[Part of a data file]
########
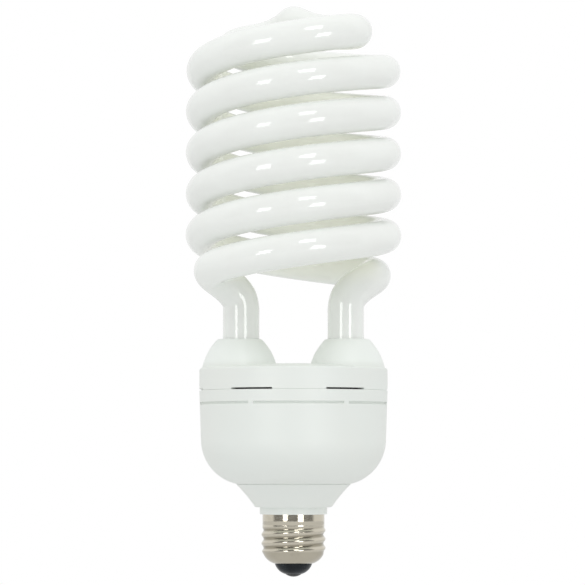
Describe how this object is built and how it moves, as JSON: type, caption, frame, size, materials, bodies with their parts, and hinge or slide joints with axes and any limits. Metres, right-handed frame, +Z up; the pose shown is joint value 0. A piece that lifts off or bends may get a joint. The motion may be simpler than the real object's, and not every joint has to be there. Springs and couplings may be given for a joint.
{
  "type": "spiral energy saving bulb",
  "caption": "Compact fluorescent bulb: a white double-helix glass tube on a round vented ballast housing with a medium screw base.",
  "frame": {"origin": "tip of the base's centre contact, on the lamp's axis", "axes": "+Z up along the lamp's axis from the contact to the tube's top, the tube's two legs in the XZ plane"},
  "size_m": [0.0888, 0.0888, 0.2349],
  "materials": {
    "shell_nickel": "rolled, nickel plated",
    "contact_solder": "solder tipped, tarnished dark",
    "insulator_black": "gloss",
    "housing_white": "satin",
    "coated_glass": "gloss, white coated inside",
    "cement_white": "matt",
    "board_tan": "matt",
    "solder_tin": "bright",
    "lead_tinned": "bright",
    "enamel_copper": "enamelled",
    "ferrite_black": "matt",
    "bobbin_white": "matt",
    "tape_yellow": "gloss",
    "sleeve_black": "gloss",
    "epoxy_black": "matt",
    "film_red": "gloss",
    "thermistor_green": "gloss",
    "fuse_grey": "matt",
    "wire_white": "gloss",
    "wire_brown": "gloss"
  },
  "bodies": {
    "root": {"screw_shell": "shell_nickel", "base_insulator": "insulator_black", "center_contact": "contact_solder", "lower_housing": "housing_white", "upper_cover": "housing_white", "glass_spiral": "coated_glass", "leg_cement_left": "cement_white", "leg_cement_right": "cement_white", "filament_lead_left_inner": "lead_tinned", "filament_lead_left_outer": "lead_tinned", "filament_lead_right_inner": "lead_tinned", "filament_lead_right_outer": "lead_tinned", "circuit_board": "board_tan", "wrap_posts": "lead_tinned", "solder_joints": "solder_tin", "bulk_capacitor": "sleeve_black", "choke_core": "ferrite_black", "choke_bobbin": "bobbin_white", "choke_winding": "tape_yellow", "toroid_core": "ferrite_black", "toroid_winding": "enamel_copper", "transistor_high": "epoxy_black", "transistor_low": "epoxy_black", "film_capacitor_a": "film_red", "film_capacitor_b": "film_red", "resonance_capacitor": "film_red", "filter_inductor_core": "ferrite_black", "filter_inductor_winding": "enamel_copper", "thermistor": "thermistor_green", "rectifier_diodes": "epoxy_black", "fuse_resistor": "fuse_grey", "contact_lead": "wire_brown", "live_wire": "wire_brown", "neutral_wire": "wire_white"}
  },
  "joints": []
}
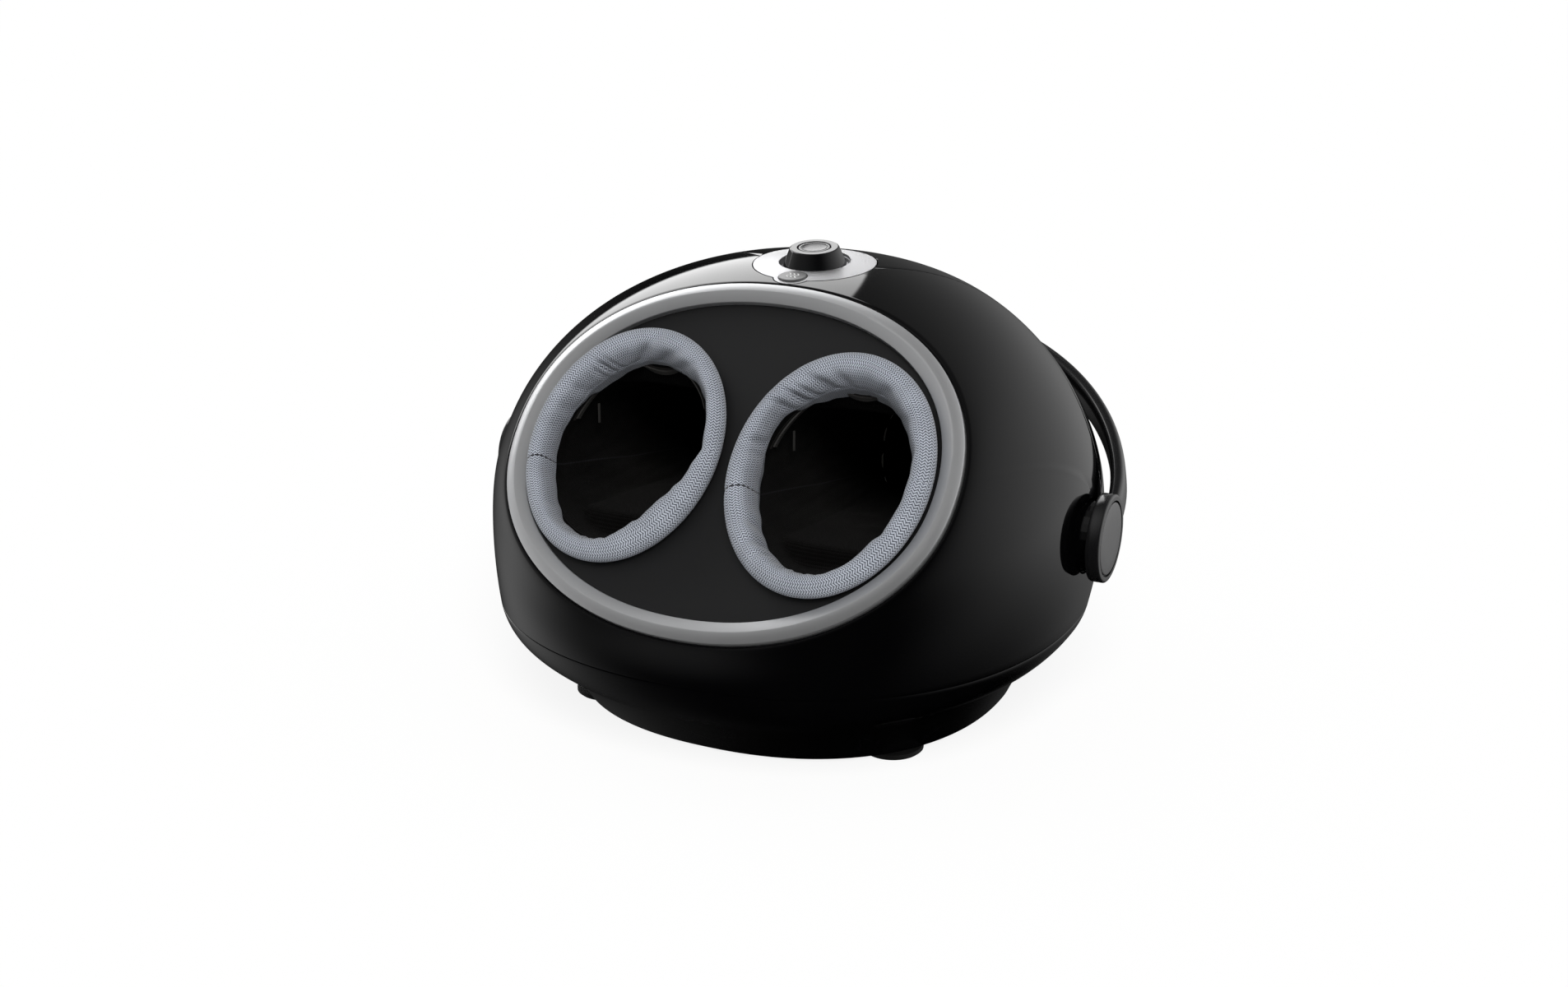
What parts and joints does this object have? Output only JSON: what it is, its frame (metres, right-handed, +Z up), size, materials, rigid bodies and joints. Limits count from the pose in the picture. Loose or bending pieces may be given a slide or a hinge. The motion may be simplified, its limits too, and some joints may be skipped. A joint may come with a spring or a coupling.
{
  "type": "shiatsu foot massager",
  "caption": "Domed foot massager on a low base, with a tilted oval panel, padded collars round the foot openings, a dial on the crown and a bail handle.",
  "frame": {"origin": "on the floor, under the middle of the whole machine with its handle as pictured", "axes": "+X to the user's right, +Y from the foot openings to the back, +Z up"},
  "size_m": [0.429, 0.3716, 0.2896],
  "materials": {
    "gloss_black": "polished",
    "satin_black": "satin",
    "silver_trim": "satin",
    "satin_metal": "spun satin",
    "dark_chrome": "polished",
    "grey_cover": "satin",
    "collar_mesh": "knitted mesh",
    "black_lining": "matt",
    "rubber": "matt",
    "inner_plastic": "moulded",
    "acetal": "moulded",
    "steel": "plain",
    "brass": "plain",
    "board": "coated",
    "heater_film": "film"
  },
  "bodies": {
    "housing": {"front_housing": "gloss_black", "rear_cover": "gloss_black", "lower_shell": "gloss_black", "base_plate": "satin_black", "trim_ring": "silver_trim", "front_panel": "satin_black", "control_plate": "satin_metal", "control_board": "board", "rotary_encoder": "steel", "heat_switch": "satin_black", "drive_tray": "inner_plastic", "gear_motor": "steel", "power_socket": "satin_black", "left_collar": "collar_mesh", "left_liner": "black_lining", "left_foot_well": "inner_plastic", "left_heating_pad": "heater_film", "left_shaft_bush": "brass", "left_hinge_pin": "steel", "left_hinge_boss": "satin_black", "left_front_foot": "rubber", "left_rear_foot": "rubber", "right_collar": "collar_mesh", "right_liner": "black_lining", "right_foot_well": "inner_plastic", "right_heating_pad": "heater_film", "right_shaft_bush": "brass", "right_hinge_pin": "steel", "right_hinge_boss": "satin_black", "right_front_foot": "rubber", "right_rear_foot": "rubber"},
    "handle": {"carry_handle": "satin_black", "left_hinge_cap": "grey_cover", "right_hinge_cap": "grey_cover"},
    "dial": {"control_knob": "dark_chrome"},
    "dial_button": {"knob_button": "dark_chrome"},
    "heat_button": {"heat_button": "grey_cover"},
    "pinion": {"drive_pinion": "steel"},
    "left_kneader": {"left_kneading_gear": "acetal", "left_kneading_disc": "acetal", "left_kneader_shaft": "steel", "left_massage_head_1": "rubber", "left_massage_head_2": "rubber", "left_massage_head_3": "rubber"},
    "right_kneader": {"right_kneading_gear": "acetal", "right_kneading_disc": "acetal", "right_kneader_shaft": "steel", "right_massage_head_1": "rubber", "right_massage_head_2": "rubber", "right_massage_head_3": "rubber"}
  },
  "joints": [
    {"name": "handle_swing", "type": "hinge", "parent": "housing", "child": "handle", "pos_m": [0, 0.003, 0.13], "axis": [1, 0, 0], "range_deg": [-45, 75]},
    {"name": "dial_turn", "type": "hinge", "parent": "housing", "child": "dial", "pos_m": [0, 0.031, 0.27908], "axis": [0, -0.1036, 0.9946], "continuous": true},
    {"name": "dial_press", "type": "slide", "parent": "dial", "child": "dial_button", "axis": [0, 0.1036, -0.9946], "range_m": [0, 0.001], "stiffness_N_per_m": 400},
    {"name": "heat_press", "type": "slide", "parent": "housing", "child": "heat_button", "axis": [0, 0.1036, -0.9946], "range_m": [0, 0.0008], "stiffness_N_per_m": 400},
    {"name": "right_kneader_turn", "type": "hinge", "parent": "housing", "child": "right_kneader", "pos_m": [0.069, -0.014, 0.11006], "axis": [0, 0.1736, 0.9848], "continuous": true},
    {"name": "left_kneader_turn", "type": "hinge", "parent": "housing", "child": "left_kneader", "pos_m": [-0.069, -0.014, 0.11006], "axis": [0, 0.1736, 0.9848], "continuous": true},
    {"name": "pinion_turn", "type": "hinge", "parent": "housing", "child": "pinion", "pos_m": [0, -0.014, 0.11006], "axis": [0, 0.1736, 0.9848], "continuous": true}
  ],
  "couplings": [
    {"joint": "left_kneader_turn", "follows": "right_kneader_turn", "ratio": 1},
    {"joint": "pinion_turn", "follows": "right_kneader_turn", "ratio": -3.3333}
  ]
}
########
THE PROBLEM
Above are some records; extract every one of them exactly.

EXERCISE SOLUTION
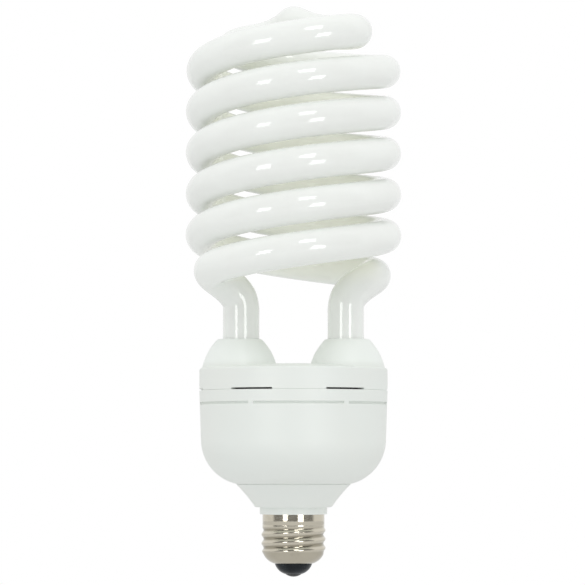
Describe how this object is built and how it moves, as JSON: type, caption, frame, size, materials, bodies with their parts, and hinge or slide joints with axes and any limits. Metres, right-handed frame, +Z up; the pose shown is joint value 0. A piece that lifts off or bends may get a joint. The motion may be simpler than the real object's, and not every joint has to be there. Springs and couplings may be given for a joint.
{
  "type": "spiral energy saving bulb",
  "caption": "Compact fluorescent bulb: a white double-helix glass tube on a round vented ballast housing with a medium screw base.",
  "frame": {"origin": "tip of the base's centre contact, on the lamp's axis", "axes": "+Z up along the lamp's axis from the contact to the tube's top, the tube's two legs in the XZ plane"},
  "size_m": [0.0888, 0.0888, 0.2349],
  "materials": {
    "shell_nickel": "rolled, nickel plated",
    "contact_solder": "solder tipped, tarnished dark",
    "insulator_black": "gloss",
    "housing_white": "satin",
    "coated_glass": "gloss, white coated inside",
    "cement_white": "matt",
    "board_tan": "matt",
    "solder_tin": "bright",
    "lead_tinned": "bright",
    "enamel_copper": "enamelled",
    "ferrite_black": "matt",
    "bobbin_white": "matt",
    "tape_yellow": "gloss",
    "sleeve_black": "gloss",
    "epoxy_black": "matt",
    "film_red": "gloss",
    "thermistor_green": "gloss",
    "fuse_grey": "matt",
    "wire_white": "gloss",
    "wire_brown": "gloss"
  },
  "bodies": {
    "root": {"screw_shell": "shell_nickel", "base_insulator": "insulator_black", "center_contact": "contact_solder", "lower_housing": "housing_white", "upper_cover": "housing_white", "glass_spiral": "coated_glass", "leg_cement_left": "cement_white", "leg_cement_right": "cement_white", "filament_lead_left_inner": "lead_tinned", "filament_lead_left_outer": "lead_tinned", "filament_lead_right_inner": "lead_tinned", "filament_lead_right_outer": "lead_tinned", "circuit_board": "board_tan", "wrap_posts": "lead_tinned", "solder_joints": "solder_tin", "bulk_capacitor": "sleeve_black", "choke_core": "ferrite_black", "choke_bobbin": "bobbin_white", "choke_winding": "tape_yellow", "toroid_core": "ferrite_black", "toroid_winding": "enamel_copper", "transistor_high": "epoxy_black", "transistor_low": "epoxy_black", "film_capacitor_a": "film_red", "film_capacitor_b": "film_red", "resonance_capacitor": "film_red", "filter_inductor_core": "ferrite_black", "filter_inductor_winding": "enamel_copper", "thermistor": "thermistor_green", "rectifier_diodes": "epoxy_black", "fuse_resistor": "fuse_grey", "contact_lead": "wire_brown", "live_wire": "wire_brown", "neutral_wire": "wire_white"}
  },
  "joints": []
}
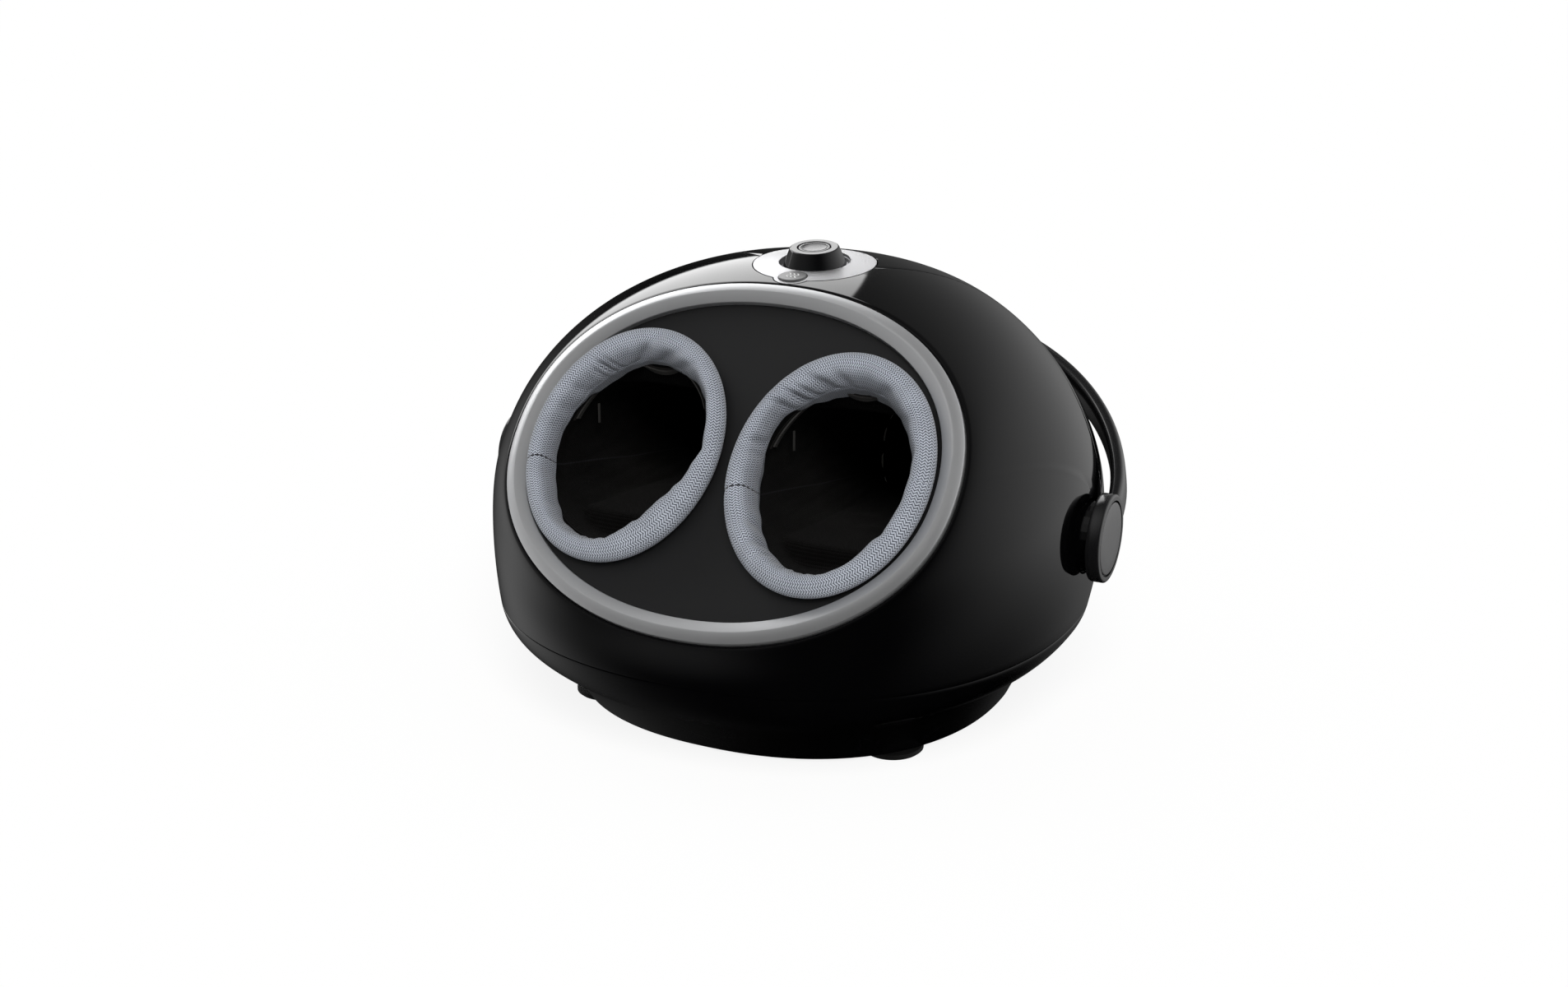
What parts and joints does this object have? Output only JSON: what it is, its frame (metres, right-handed, +Z up), size, materials, rigid bodies and joints. Limits count from the pose in the picture. Loose or bending pieces may be given a slide or a hinge. The motion may be simplified, its limits too, and some joints may be skipped. A joint may come with a spring or a coupling.
{
  "type": "shiatsu foot massager",
  "caption": "Domed foot massager on a low base, with a tilted oval panel, padded collars round the foot openings, a dial on the crown and a bail handle.",
  "frame": {"origin": "on the floor, under the middle of the whole machine with its handle as pictured", "axes": "+X to the user's right, +Y from the foot openings to the back, +Z up"},
  "size_m": [0.429, 0.3716, 0.2896],
  "materials": {
    "gloss_black": "polished",
    "satin_black": "satin",
    "silver_trim": "satin",
    "satin_metal": "spun satin",
    "dark_chrome": "polished",
    "grey_cover": "satin",
    "collar_mesh": "knitted mesh",
    "black_lining": "matt",
    "rubber": "matt",
    "inner_plastic": "moulded",
    "acetal": "moulded",
    "steel": "plain",
    "brass": "plain",
    "board": "coated",
    "heater_film": "film"
  },
  "bodies": {
    "housing": {"front_housing": "gloss_black", "rear_cover": "gloss_black", "lower_shell": "gloss_black", "base_plate": "satin_black", "trim_ring": "silver_trim", "front_panel": "satin_black", "control_plate": "satin_metal", "control_board": "board", "rotary_encoder": "steel", "heat_switch": "satin_black", "drive_tray": "inner_plastic", "gear_motor": "steel", "power_socket": "satin_black", "left_collar": "collar_mesh", "left_liner": "black_lining", "left_foot_well": "inner_plastic", "left_heating_pad": "heater_film", "left_shaft_bush": "brass", "left_hinge_pin": "steel", "left_hinge_boss": "satin_black", "left_front_foot": "rubber", "left_rear_foot": "rubber", "right_collar": "collar_mesh", "right_liner": "black_lining", "right_foot_well": "inner_plastic", "right_heating_pad": "heater_film", "right_shaft_bush": "brass", "right_hinge_pin": "steel", "right_hinge_boss": "satin_black", "right_front_foot": "rubber", "right_rear_foot": "rubber"},
    "handle": {"carry_handle": "satin_black", "left_hinge_cap": "grey_cover", "right_hinge_cap": "grey_cover"},
    "dial": {"control_knob": "dark_chrome"},
    "dial_button": {"knob_button": "dark_chrome"},
    "heat_button": {"heat_button": "grey_cover"},
    "pinion": {"drive_pinion": "steel"},
    "left_kneader": {"left_kneading_gear": "acetal", "left_kneading_disc": "acetal", "left_kneader_shaft": "steel", "left_massage_head_1": "rubber", "left_massage_head_2": "rubber", "left_massage_head_3": "rubber"},
    "right_kneader": {"right_kneading_gear": "acetal", "right_kneading_disc": "acetal", "right_kneader_shaft": "steel", "right_massage_head_1": "rubber", "right_massage_head_2": "rubber", "right_massage_head_3": "rubber"}
  },
  "joints": [
    {"name": "handle_swing", "type": "hinge", "parent": "housing", "child": "handle", "pos_m": [0, 0.003, 0.13], "axis": [1, 0, 0], "range_deg": [-45, 75]},
    {"name": "dial_turn", "type": "hinge", "parent": "housing", "child": "dial", "pos_m": [0, 0.031, 0.27908], "axis": [0, -0.1036, 0.9946], "continuous": true},
    {"name": "dial_press", "type": "slide", "parent": "dial", "child": "dial_button", "axis": [0, 0.1036, -0.9946], "range_m": [0, 0.001], "stiffness_N_per_m": 400},
    {"name": "heat_press", "type": "slide", "parent": "housing", "child": "heat_button", "axis": [0, 0.1036, -0.9946], "range_m": [0, 0.0008], "stiffness_N_per_m": 400},
    {"name": "right_kneader_turn", "type": "hinge", "parent": "housing", "child": "right_kneader", "pos_m": [0.069, -0.014, 0.11006], "axis": [0, 0.1736, 0.9848], "continuous": true},
    {"name": "left_kneader_turn", "type": "hinge", "parent": "housing", "child": "left_kneader", "pos_m": [-0.069, -0.014, 0.11006], "axis": [0, 0.1736, 0.9848], "continuous": true},
    {"name": "pinion_turn", "type": "hinge", "parent": "housing", "child": "pinion", "pos_m": [0, -0.014, 0.11006], "axis": [0, 0.1736, 0.9848], "continuous": true}
  ],
  "couplings": [
    {"joint": "left_kneader_turn", "follows": "right_kneader_turn", "ratio": 1},
    {"joint": "pinion_turn", "follows": "right_kneader_turn", "ratio": -3.3333}
  ]
}